As for RDC waiting rooms… MP3 player and ear buds, head back eyes closed, no problem. Also always have a book handy.

the maoster:
Tbf I’ve met a few decent guys I’d happily have a pint with when I’ve been in various RDC’s. I’ve also met fruitcakes so who quite frankly make me cringe with embarrassment when they speak to me. It’s a bit like walking alone into a pub, you quickly spot the swivel eyed lunatic, the guy desperate to make eye contact as an excuse to speak, and the pacer, you know, the guy who’s pacing up and down 'cos he’s been there eleven minutes already and still has sooooo much to do that day. The trick is differentiating between them. If all else fails I usually fall back on the “no speek Eenglish” and hopefully the guy isn’t an ex SAS linguist keen to use his language skills.

HA! :laughing:

Glad I’m not the only one who uses this regularly.

A.

Never had a problem taking personnel stuff into waiting rooms/areas, I’ve taken everything from my mini 8ltr coolbox with my food/sandwiches, my thermos, laptop, DVD/MP3 player etc. it just depends how long you estimate you’ll be there. Probably the hardest thing to do is find a seat next to a power point to plug a laptop in

Don’t wash for a week and no-one will go anywhere near you !! :grimacing:

war1974:
best way is to be the person who starts the rumours, people will either repeat them to the next person or they will move away and leave you alone.

:laughing:

LIBERTY_GUY:
Was watching television this morning and they have already started jamming rugby down the throats of everyone already. With that will come the full false patriotism of flag waving, which only occurs when someone is kicking a ball, either regular shaped or the lobsided variety.

Here is a question, purely out of curiosity for the ones that have to endure RDC waiting rooms. You can’t sit in your truck, you can’t wander around, some won’t let you have your mobiles or tablets, how the heck do you get away from conversations you really don’t want to hear in those places?

It must be like going into a prison, hard to believe in this day and age

nightline:
It must be like going into a prison, hard to believe in this day and age

Trust me, delivering into Prisons is much more a PITA

It must be like going into a prison, hard to believe in this day and age

Having delivered to quite a few prisons, you are usually in and out very quickly and the only problems I had was to stop the scrotes trying to blag my ■■■■

Driver-Once-More:
Having delivered to quite a few prisons, you are usually in and out very quickly and the only problems I had was to stop the scrotes trying to blag my ■■■■

And that was just the screws! :laughing:

nightline:

LIBERTY_GUY:
Was watching television this morning and they have already started jamming rugby down the throats of everyone already. With that will come the full false patriotism of flag waving, which only occurs when someone is kicking a ball, either regular shaped or the lobsided variety.

Here is a question, purely out of curiosity for the ones that have to endure RDC waiting rooms. You can’t sit in your truck, you can’t wander around, some won’t let you have your mobiles or tablets, how the heck do you get away from conversations you really don’t want to hear in those places?

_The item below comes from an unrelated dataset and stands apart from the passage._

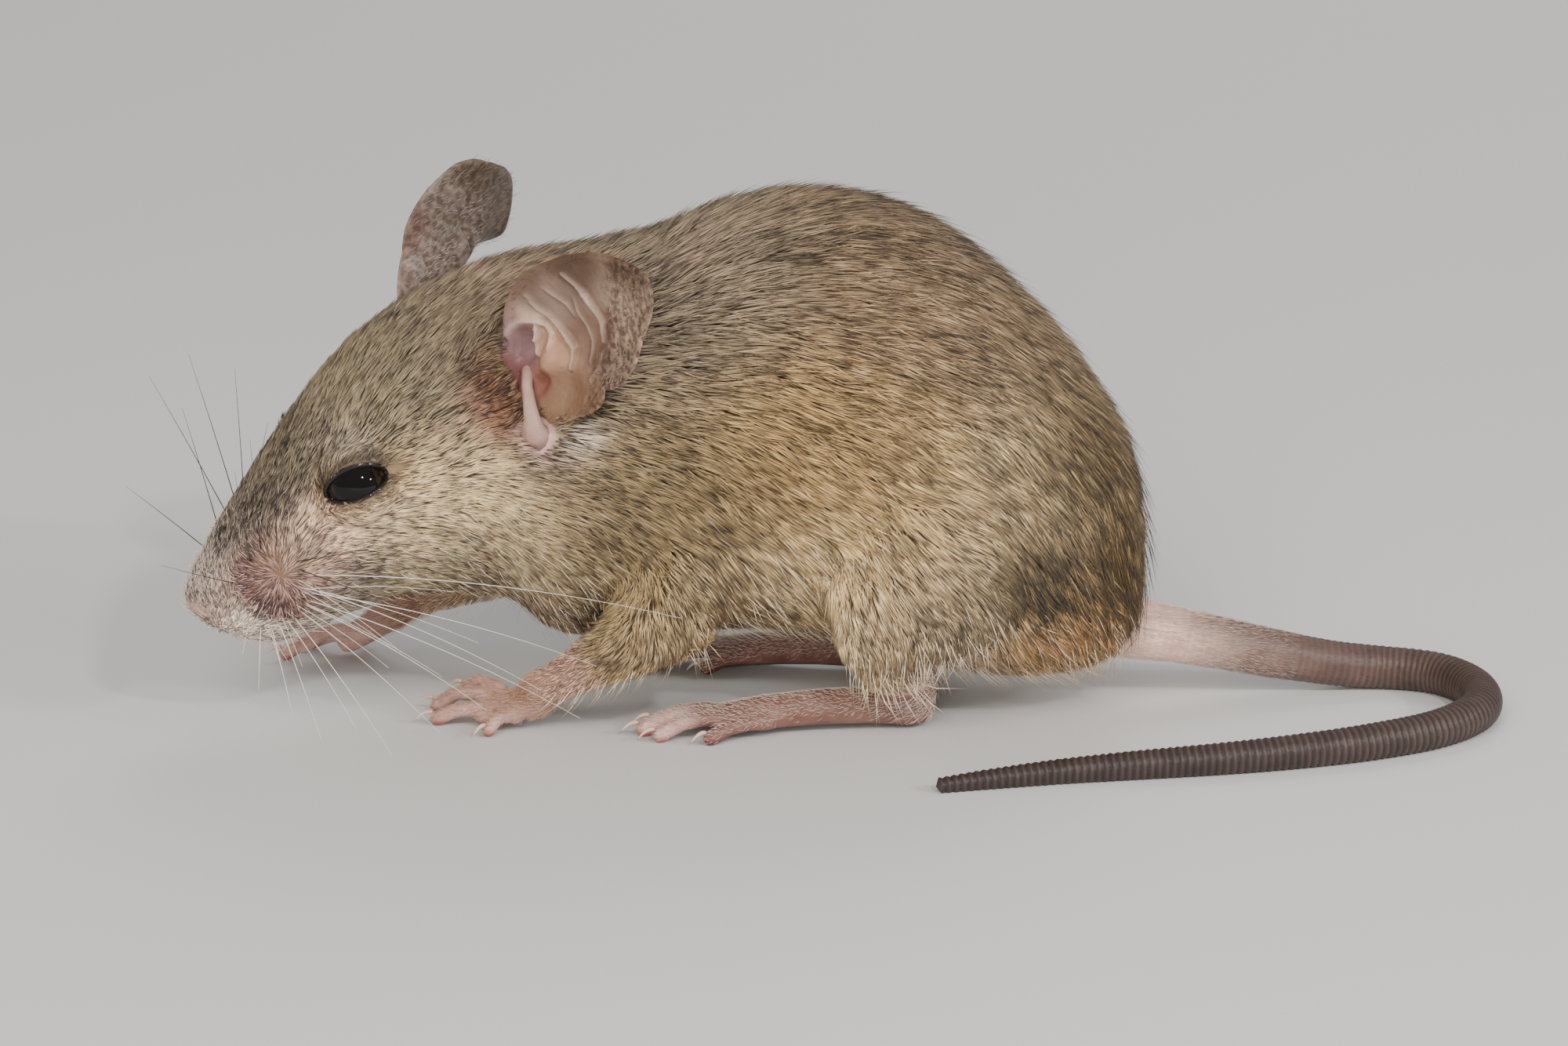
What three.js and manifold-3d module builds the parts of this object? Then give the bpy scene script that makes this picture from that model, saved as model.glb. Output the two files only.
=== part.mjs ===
// House mouse, life size, crouched on all fours, its head turned a little to its left.
// Millimetres, +Z up, the floor at Z = 0. The nose points to -X and the mouse's left side faces -Y.
import * as THREE from "three";
import { mergeVertices } from "three/addons/utils/BufferGeometryUtils.js";
import Module from "manifold-3d";

const wasm = await Module();
wasm.setup();

// Driving dimensions
const GAP = 0.25; // clearance between neighbouring parts of flesh
const CLAW_GAP = 0.1; // clearance between a claw and its toe
const EYE_GAP = 0.15; // clearance round an eyeball
const BODY_SIDES = 22;
const BODY_RINGS = 32;
const HEAD_PITCH = 33; // degrees the nose points down
const HEAD_YAW = 20; // degrees the nose points to the left
const HEAD_ROLL = 11; // degrees the crown leans to the left
const NOSE_TIP = new THREE.Vector3(-38.8, -7.4, 7.9);
const EYE_RADIUS = 1.75;
const EYE = { back: 12.0, side: 4.1, up: 2.4 }; // centre of an eyeball
const EYE_SIDES = 12;
const EYE_RINGS = 9;
const EAR = { length: 13.4, width: 10.2, cup: 1.5, thick: 0.6 };
const EAR_SIDES = 18;
const EAR_RINGS = 9;
const LEG_SIDES = 11;
const LEG_RINGS = 10;
const PAW_SIDES = 8;
const PAW_RINGS = 8;
const TOE_SIDES = 6;
const TOE_RINGS = 7;
const CLAW_SIDES = 4;
const CLAW_RINGS = 6;
const TAIL_SIDES = 8;
const TAIL_RINGS = 2; // for each point of the tail's line
const TAIL_ROOT_HEIGHT = 4.7; // of its middle, where it leaves the rump
const TAIL_LANDS = 5.2; // points from its root to where it lies on the floor
const TAIL_SETTLE = 0.06; // how far the floor flattens it
const CENTRE = new THREE.Vector3(0.45, -2.95, 0); // middle of the whole mouse, tail and ears included

const COLOURS = {
  coat: 0x9c8663,
  skin: 0xc9a298,
  ear: 0x8f776c,
  nose: 0xb07a78,
  tail: 0x6f5a54,
  claw: 0xdccfc0,
  eye: 0x0b0908,
};

const material = (name, roughness = 0.85) =>
  new THREE.MeshStandardMaterial({ color: COLOURS[name], roughness, metalness: 0 });
const radians = THREE.MathUtils.degToRad;
const vector = (x, y, z) => new THREE.Vector3(x, y, z);

// Solids

// A closed three.js geometry as a manifold solid, its faces turned outwards.
function solidOf(geometry) {
  geometry.deleteAttribute("normal");
  geometry.deleteAttribute("uv");
  const merged = mergeVertices(geometry, 1e-4);
  const corners = [...merged.index.array];
  const kept = [];
  for (let i = 0; i < corners.length; i += 3) {
    const [a, b, c] = corners.slice(i, i + 3);
    if (a !== b && b !== c && c !== a) kept.push(a, b, c);
  }
  const make = (triVerts) =>
    new wasm.Manifold(
      new wasm.Mesh({
        numProp: 3,
        vertProperties: merged.attributes.position.array,
        triVerts: new Uint32Array(triVerts),
      }),
    );
  const made = make(kept);
  return made.volume() > 0 ? made : make(kept.reverse());
}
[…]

It must be like going into a prison, hard to believe in this day and age

If they won’t let me take my phone in the load ain’t getting delivered simple as. Never heard of any RDC’s not allowing phones in especially as at most of them you are there for half your shift :unamused:
What happens if family need to contact you in an emergency? " Sorry no mobiles are allowed in here drive" " Ok then but your load ain’t allowed to be tipped then and it’s going back so how does that ■■■■■■■ sound?!"

My latest tactic is to have tourettes. I don’t always swear.

The trick is to come into the room in a shy manner. Look nervous and start twitching a little.

But when full-on boredom develops, the swearing outbursts always get the best laughs.

Driver-Once-More:

It must be like going into a prison, hard to believe in this day and age

Having delivered to quite a few prisons, you are usually in and out very quickly and the only problems I had was to stop the scrotes trying to blag my ■■■■

I delivered to wormwood scrubs a few years ago and the officer had to ■■■■■■ me around the other side by walking at the side of the vehicle,he was not allowed to get inside the cab to ■■■■■■ me I asked how many times he has to do it,he replied up to 14 times a day,wormwoods a big place,keeps him fit I suppose

In my youf I once delivered to Holloway, I never wanted to leave :open_mouth:

I enjoy them. They are a great example of the melting pot of humanity. Last one I was in two drivers were discussing growing up in the same area. Conversation went something like " you must know xxxxx". “No, you must know xxxxx” “no…” This went on for about ten minutes like a two ronnies sketch. The hatch opens and a loader in full freezer outfit tells a foreign driver a pallet has gone over and does he want to restack it or them , they will charge his firm. The driver had absolutely no idea what he said. So loader said it louder. Another driver is talking about how he served in Northern island and had how they were ambushed blah blah, tjinkni heard his name, Jason Bourne. Then to cap it all someone put money in the drinks machine the cup didn’t appear and the drink just flowed into the tray.

Priceless . You couldn’t make it up.